## GIVEN REQUEST
Repeat each line word for word.

-------

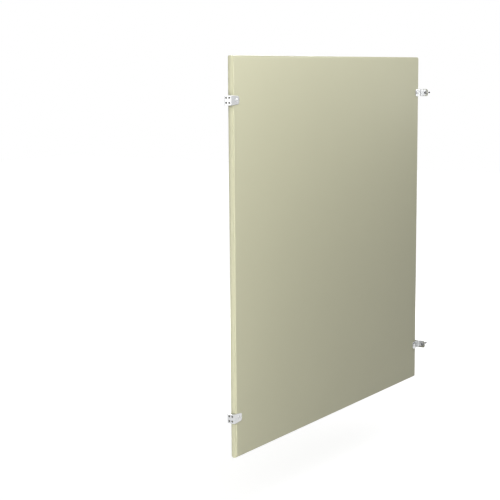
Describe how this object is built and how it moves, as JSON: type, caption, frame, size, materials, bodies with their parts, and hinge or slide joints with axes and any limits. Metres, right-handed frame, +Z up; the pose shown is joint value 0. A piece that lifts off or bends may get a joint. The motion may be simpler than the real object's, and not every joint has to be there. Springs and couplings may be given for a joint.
{
  "type": "bathroom stall partition",
  "caption": "Flush steel stall side panel with crowned mitred edges, wall stirrup brackets at one end and double-ear pilaster brackets at the other.",
  "frame": {"origin": "centre of the lower wall bracket's seat, on the wall's face", "axes": "+X from the wall to the pilaster along the panel, +Y through the panel from its front face to its back face, +Z up"},
  "size_m": [1.5492, 0.1018, 1.4732],
  "materials": {
    "powder_coat": "satin",
    "kraft_paper": "matte",
    "galvanised_steel": "satin",
    "chrome_plate": "polished",
    "black_steel": "satin"
  },
  "bodies": {
    "root": {"face_sheet_front": "powder_coat", "face_sheet_back": "powder_coat", "edge_strip_top": "powder_coat", "edge_strip_bottom": "powder_coat", "edge_strip_wall": "powder_coat", "edge_strip_pilaster": "powder_coat", "honeycomb_core": "kraft_paper", "reinforcement_wall_upper": "galvanised_steel", "reinforcement_wall_lower": "galvanised_steel", "reinforcement_pilaster_upper": "galvanised_steel", "reinforcement_pilaster_lower": "galvanised_steel", "wall_bracket_upper": "chrome_plate", "wall_bracket_lower": "chrome_plate", "pilaster_bracket_upper": "chrome_plate", "pilaster_bracket_lower": "chrome_plate", "barrel_nut_wall_upper": "chrome_plate", "barrel_nut_wall_lower": "chrome_plate", "barrel_nut_pilaster_upper": "chrome_plate", "barrel_nut_pilaster_lower": "chrome_plate", "shoulder_screw_wall_upper": "chrome_plate", "shoulder_screw_wall_lower": "chrome_plate", "shoulder_screw_pilaster_upper": "chrome_plate", "shoulder_screw_pilaster_lower": "chrome_plate", "pilaster_bolt_upper_front": "black_steel", "pilaster_bolt_upper_back": "black_steel", "pilaster_bolt_lower_front": "black_steel", "pilaster_bolt_lower_back": "black_steel"}
  },
  "joints": []
}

-------

## RESULT OF THE EXERCISE
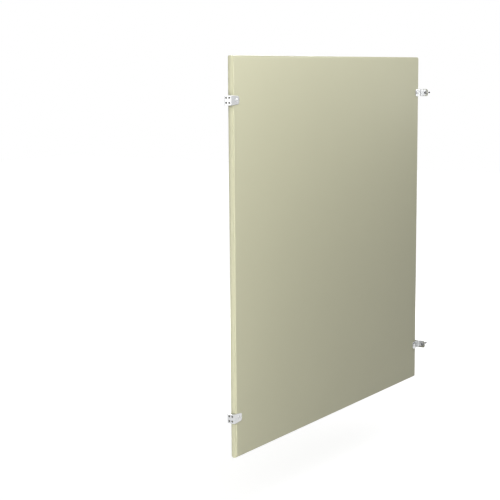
Describe how this object is built and how it moves, as JSON: type, caption, frame, size, materials, bodies with their parts, and hinge or slide joints with axes and any limits. Metres, right-handed frame, +Z up; the pose shown is joint value 0. A piece that lifts off or bends may get a joint. The motion may be simpler than the real object's, and not every joint has to be there. Springs and couplings may be given for a joint.
{
  "type": "bathroom stall partition",
  "caption": "Flush steel stall side panel with crowned mitred edges, wall stirrup brackets at one end and double-ear pilaster brackets at the other.",
  "frame": {"origin": "centre of the lower wall bracket's seat, on the wall's face", "axes": "+X from the wall to the pilaster along the panel, +Y through the panel from its front face to its back face, +Z up"},
  "size_m": [1.5492, 0.1018, 1.4732],
  "materials": {
    "powder_coat": "satin",
    "kraft_paper": "matte",
    "galvanised_steel": "satin",
    "chrome_plate": "polished",
    "black_steel": "satin"
  },
  "bodies": {
    "root": {"face_sheet_front": "powder_coat", "face_sheet_back": "powder_coat", "edge_strip_top": "powder_coat", "edge_strip_bottom": "powder_coat", "edge_strip_wall": "powder_coat", "edge_strip_pilaster": "powder_coat", "honeycomb_core": "kraft_paper", "reinforcement_wall_upper": "galvanised_steel", "reinforcement_wall_lower": "galvanised_steel", "reinforcement_pilaster_upper": "galvanised_steel", "reinforcement_pilaster_lower": "galvanised_steel", "wall_bracket_upper": "chrome_plate", "wall_bracket_lower": "chrome_plate", "pilaster_bracket_upper": "chrome_plate", "pilaster_bracket_lower": "chrome_plate", "barrel_nut_wall_upper": "chrome_plate", "barrel_nut_wall_lower": "chrome_plate", "barrel_nut_pilaster_upper": "chrome_plate", "barrel_nut_pilaster_lower": "chrome_plate", "shoulder_screw_wall_upper": "chrome_plate", "shoulder_screw_wall_lower": "chrome_plate", "shoulder_screw_pilaster_upper": "chrome_plate", "shoulder_screw_pilaster_lower": "chrome_plate", "pilaster_bolt_upper_front": "black_steel", "pilaster_bolt_upper_back": "black_steel", "pilaster_bolt_lower_front": "black_steel", "pilaster_bolt_lower_back": "black_steel"}
  },
  "joints": []
}